Chapter 15 covers abbreviations for everything from agencies and saints to geography, time designations, biblical sources, technology and business.

Chapters 16 and 17 are the largest two in the CMS, 16 discussing two methodologies for source citation: notes and bibliography, and the author-date system, while 17 covers style issues related to components of citation systems.

And what book wouldn't be complete without a section on indexing? Chapter 18 does just that, though for my money, one would be better off hiring a professional indexer.

The CMS finishes up with a couple appendices.

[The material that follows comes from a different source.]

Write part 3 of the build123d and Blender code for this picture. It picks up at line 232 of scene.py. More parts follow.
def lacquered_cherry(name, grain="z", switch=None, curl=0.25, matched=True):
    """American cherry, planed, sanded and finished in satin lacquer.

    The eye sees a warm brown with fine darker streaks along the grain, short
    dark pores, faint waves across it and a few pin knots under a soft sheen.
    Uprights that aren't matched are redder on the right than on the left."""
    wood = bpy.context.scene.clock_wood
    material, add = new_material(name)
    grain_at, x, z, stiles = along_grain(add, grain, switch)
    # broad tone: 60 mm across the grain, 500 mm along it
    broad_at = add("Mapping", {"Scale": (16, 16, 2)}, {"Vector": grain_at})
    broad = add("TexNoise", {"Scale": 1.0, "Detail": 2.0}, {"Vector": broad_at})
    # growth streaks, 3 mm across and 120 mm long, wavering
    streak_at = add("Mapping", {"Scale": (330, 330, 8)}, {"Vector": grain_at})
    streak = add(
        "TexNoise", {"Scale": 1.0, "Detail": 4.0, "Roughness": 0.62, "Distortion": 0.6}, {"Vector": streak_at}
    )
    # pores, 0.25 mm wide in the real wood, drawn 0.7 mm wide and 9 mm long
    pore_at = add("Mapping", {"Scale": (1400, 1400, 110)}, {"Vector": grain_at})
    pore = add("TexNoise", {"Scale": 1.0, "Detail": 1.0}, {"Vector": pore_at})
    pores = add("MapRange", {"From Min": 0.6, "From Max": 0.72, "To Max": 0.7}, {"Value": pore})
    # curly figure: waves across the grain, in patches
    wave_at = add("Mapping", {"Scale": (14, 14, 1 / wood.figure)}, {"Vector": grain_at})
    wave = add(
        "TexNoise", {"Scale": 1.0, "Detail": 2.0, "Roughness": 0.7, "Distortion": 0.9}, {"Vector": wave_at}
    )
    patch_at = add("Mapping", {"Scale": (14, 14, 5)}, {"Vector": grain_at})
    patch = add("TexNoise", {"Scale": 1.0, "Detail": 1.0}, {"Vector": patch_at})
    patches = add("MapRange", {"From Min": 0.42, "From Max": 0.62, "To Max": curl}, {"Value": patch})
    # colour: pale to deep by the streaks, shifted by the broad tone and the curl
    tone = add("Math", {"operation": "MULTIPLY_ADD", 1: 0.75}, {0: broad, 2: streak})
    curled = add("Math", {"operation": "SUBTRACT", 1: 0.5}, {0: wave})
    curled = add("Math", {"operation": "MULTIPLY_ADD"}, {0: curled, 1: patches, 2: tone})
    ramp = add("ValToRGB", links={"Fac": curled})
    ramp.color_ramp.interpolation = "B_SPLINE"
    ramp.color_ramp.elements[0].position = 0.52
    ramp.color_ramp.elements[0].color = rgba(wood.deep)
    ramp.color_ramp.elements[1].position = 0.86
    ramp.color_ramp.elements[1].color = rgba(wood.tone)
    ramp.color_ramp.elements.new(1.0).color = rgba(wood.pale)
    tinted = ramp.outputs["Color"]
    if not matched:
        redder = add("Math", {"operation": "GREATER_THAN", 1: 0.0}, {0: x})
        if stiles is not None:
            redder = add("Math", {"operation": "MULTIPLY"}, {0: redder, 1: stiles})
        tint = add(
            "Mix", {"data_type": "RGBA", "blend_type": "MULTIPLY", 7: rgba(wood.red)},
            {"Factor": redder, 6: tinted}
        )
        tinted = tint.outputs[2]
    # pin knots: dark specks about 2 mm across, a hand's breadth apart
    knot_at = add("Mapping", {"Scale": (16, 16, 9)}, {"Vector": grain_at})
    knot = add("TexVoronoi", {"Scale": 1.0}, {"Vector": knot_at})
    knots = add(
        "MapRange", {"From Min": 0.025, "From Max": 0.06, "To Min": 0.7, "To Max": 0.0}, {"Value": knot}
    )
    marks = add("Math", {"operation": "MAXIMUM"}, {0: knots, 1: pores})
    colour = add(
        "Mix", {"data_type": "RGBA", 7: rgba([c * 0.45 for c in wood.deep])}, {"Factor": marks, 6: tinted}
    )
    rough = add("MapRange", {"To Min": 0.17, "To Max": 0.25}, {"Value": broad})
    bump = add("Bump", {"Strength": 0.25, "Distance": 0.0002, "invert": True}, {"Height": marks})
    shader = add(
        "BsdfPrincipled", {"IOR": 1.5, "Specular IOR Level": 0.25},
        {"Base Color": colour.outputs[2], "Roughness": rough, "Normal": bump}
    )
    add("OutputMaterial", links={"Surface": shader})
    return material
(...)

The first describes publication design and production, including a lot of information about text design, typesetting, prepress, paper, printing and binding.

Following this is an 18-page section of key terms, and several pages of sample book pages showing proper format and placement. The second appendix, though brief, contain work flow diagrams showing the publishing process for books and journals, as well as related book chapters.

In summary:
Do I think the "Chicago Manual of Style" is the only book reference you'll need?
No, because no such book exists.

Do I think it is worth owning?
Yes, because it provides a wealth of information found nowhere else. Furthermore, it provides a good platform- a credible, organized and reliable starting point- from which to go when seeking out information particular to the craft of writing. It represents one century of research and experience, all expended in the worthy effort of safeguarding and improving the English language.